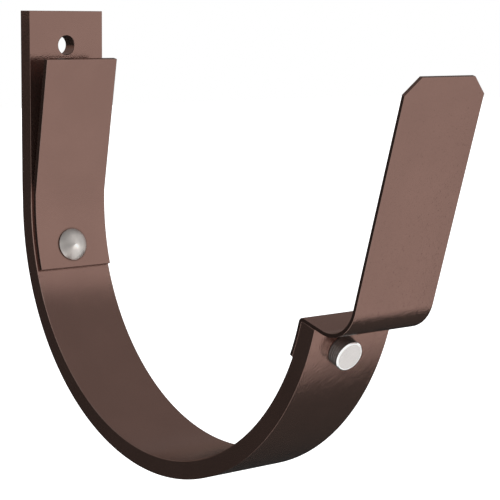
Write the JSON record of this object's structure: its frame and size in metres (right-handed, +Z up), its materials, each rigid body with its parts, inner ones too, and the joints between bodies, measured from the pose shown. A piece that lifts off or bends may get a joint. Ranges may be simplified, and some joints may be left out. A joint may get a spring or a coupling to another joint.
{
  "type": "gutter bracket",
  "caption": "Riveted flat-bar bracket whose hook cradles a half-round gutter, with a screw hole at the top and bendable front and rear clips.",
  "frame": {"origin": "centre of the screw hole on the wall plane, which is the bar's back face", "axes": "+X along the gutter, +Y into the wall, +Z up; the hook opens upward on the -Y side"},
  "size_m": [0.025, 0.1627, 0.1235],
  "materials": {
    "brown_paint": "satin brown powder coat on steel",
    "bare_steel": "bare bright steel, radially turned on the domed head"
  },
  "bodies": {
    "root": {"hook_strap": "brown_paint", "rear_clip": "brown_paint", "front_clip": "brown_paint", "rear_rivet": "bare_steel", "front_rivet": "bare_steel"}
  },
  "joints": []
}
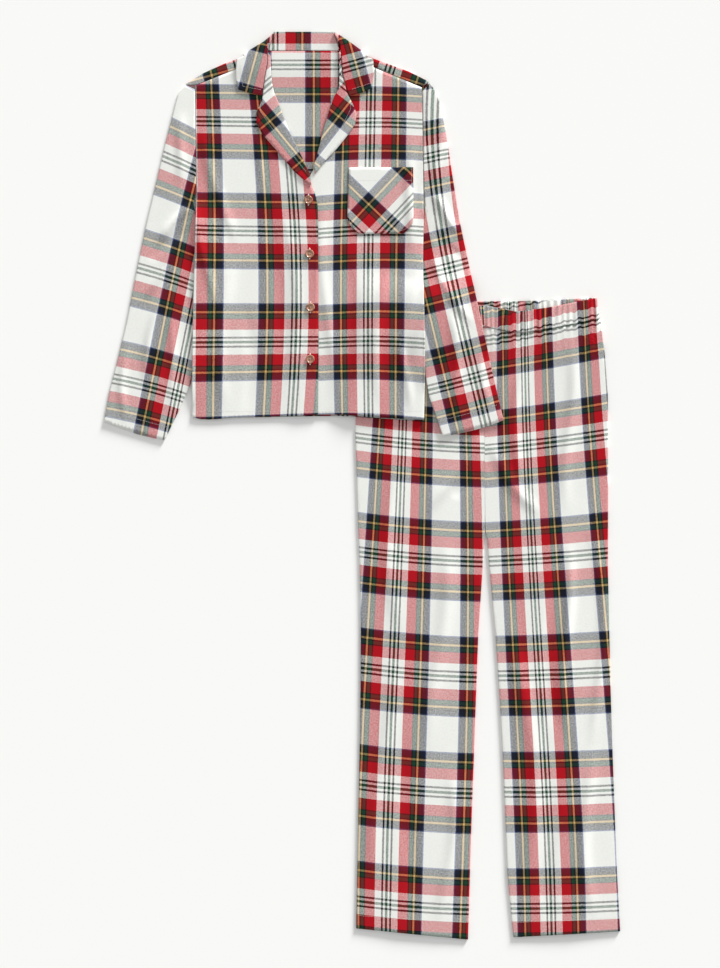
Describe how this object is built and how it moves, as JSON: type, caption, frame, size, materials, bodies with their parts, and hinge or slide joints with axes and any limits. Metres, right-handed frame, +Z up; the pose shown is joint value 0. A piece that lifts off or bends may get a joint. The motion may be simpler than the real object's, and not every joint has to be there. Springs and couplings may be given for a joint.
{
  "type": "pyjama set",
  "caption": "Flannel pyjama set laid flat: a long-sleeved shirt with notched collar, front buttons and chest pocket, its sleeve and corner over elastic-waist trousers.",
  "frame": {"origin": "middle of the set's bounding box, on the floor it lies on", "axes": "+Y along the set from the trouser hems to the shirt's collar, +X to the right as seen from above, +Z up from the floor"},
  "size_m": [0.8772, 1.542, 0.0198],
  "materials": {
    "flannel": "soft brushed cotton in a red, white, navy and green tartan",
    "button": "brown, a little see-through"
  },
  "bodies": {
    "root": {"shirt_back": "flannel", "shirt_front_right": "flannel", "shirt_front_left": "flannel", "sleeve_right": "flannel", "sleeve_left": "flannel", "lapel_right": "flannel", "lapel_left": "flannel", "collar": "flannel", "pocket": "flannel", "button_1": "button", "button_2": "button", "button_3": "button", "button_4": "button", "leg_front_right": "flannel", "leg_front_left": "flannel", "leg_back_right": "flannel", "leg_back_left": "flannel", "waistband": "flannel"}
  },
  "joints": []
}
════════
**Short exercise:** Reproduce all the records precisely.

**Exercise result:**
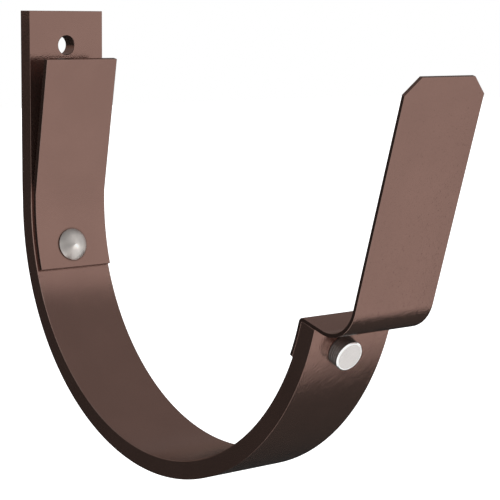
Write the JSON record of this object's structure: its frame and size in metres (right-handed, +Z up), its materials, each rigid body with its parts, inner ones too, and the joints between bodies, measured from the pose shown. A piece that lifts off or bends may get a joint. Ranges may be simplified, and some joints may be left out. A joint may get a spring or a coupling to another joint.
{
  "type": "gutter bracket",
  "caption": "Riveted flat-bar bracket whose hook cradles a half-round gutter, with a screw hole at the top and bendable front and rear clips.",
  "frame": {"origin": "centre of the screw hole on the wall plane, which is the bar's back face", "axes": "+X along the gutter, +Y into the wall, +Z up; the hook opens upward on the -Y side"},
  "size_m": [0.025, 0.1627, 0.1235],
  "materials": {
    "brown_paint": "satin brown powder coat on steel",
    "bare_steel": "bare bright steel, radially turned on the domed head"
  },
  "bodies": {
    "root": {"hook_strap": "brown_paint", "rear_clip": "brown_paint", "front_clip": "brown_paint", "rear_rivet": "bare_steel", "front_rivet": "bare_steel"}
  },
  "joints": []
}
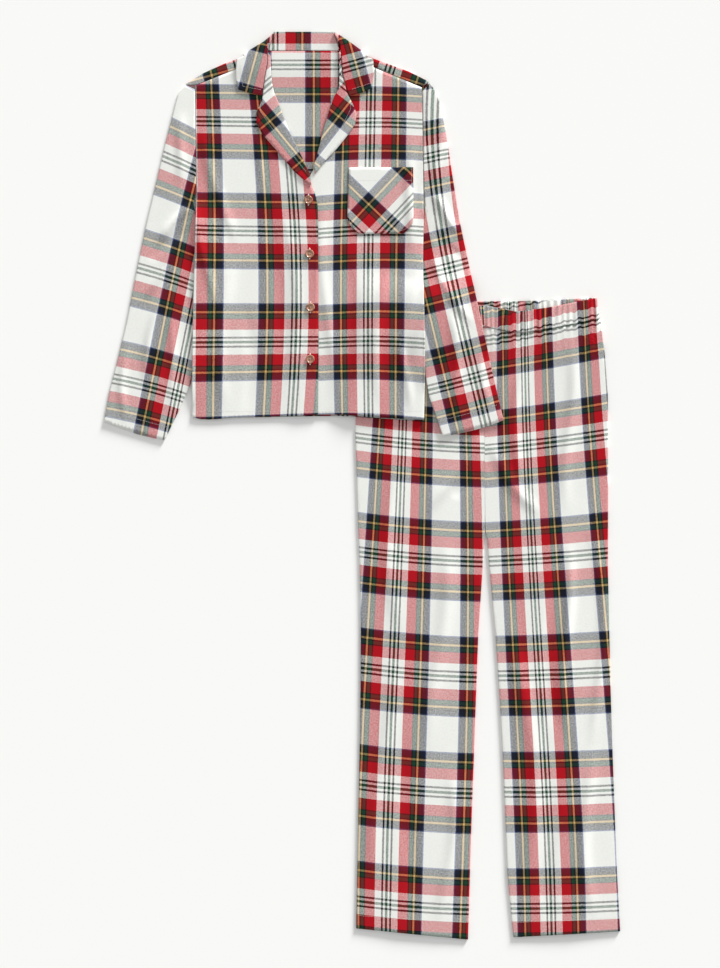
Describe how this object is built and how it moves, as JSON: type, caption, frame, size, materials, bodies with their parts, and hinge or slide joints with axes and any limits. Metres, right-handed frame, +Z up; the pose shown is joint value 0. A piece that lifts off or bends may get a joint. The motion may be simpler than the real object's, and not every joint has to be there. Springs and couplings may be given for a joint.
{
  "type": "pyjama set",
  "caption": "Flannel pyjama set laid flat: a long-sleeved shirt with notched collar, front buttons and chest pocket, its sleeve and corner over elastic-waist trousers.",
  "frame": {"origin": "middle of the set's bounding box, on the floor it lies on", "axes": "+Y along the set from the trouser hems to the shirt's collar, +X to the right as seen from above, +Z up from the floor"},
  "size_m": [0.8772, 1.542, 0.0198],
  "materials": {
    "flannel": "soft brushed cotton in a red, white, navy and green tartan",
    "button": "brown, a little see-through"
  },
  "bodies": {
    "root": {"shirt_back": "flannel", "shirt_front_right": "flannel", "shirt_front_left": "flannel", "sleeve_right": "flannel", "sleeve_left": "flannel", "lapel_right": "flannel", "lapel_left": "flannel", "collar": "flannel", "pocket": "flannel", "button_1": "button", "button_2": "button", "button_3": "button", "button_4": "button", "leg_front_right": "flannel", "leg_front_left": "flannel", "leg_back_right": "flannel", "leg_back_left": "flannel", "waistband": "flannel"}
  },
  "joints": []
}